Was Len Bias a victim or someone who was living a double life and got what was coming to him?

You get both answers. The parents say that their child was a victim, that people took advantage of him and his position. The last thing his father said to Bias was not to accept anything from anybody.

The autopsy report, which the film looks into, showed that Len had a lot of cocaine in his system—in his bloodstream but also in his stomach. That raises questions about whether someone could have slipped cocaine into his drink before he got back to his dorm room that night. Why, of all the guys who did it with him, was Len the only one who died?

His best friend growing up says he never knew Len to do drugs. But then you have people who met him in college who say they did it together a couple of times. It’s going to make you ask if what the media told us was what really took place or if that was just a Band-Aid to ease everybody of their pain.

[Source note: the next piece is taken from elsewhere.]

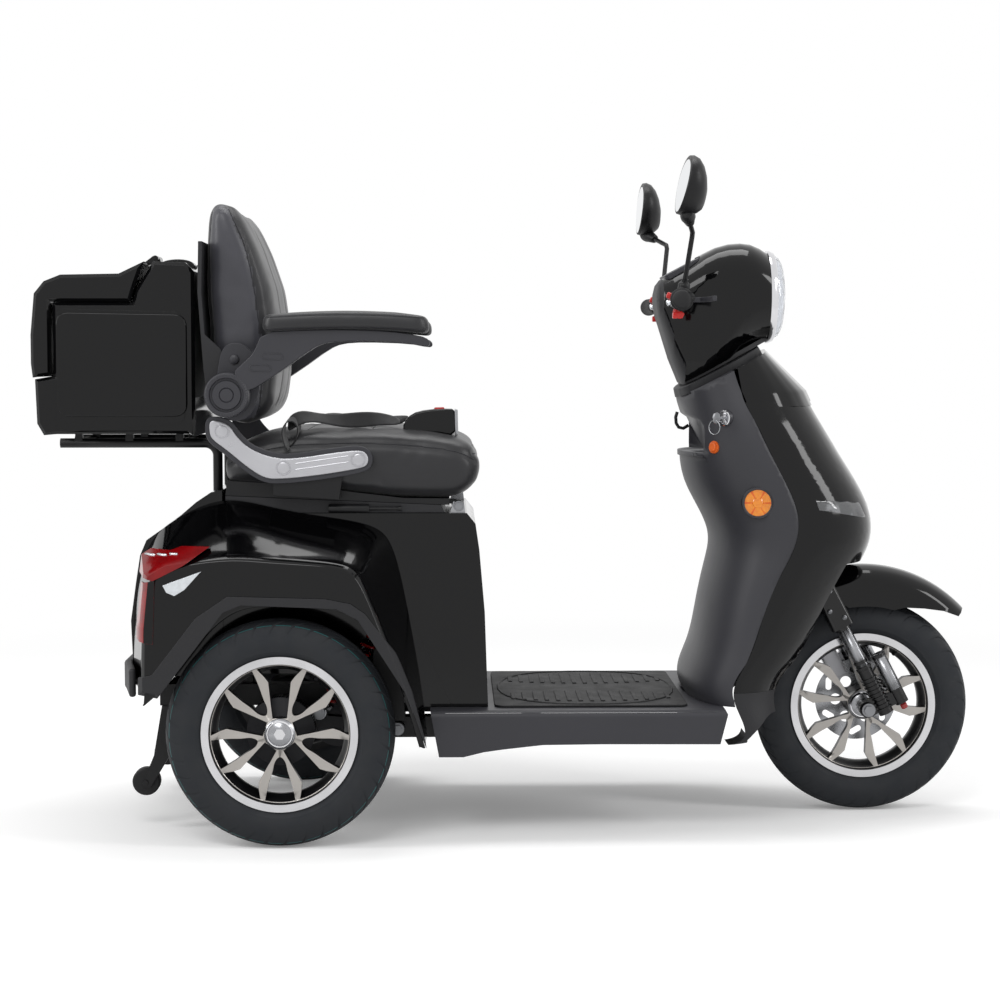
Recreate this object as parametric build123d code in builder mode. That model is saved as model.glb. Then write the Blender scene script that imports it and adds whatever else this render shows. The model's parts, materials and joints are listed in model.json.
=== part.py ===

Talk about Washington’s film scene.

DC is a political city. New York, that’s the financial capital. In LA, it’s the film industry. But moving to LA to be a filmmaker never crossed my mind. When you think of New York, you think of Martin Scorsese. If you think about Scorsese’s movies, they are almost always based in New York—Goodfellas, Raging Bull, Taxi Driver.

I want to be the filmmaker of DC. But I want to show the city from a different angle, not just from a political perspective. A lot that goes on affects people’s lives but doesn’t have anything to do with politics. There’s a story for every person who lives here.

What’s next for you?

For the 25th anniversary of Len’s death, in 2011, we’re going to turn this documentary into a motion picture. I’m also interested in doing something on Marion Barry, and not just about his drug issues but also about the things he did for the city. A lot of people don’t even know that Marion Barry became a hero after he was held hostage and shot by terrorists in the District Building in the ’70s. He gave a lot of kids in this city opportunities when he created a job program. All those things were overshadowed by what he did with drugs.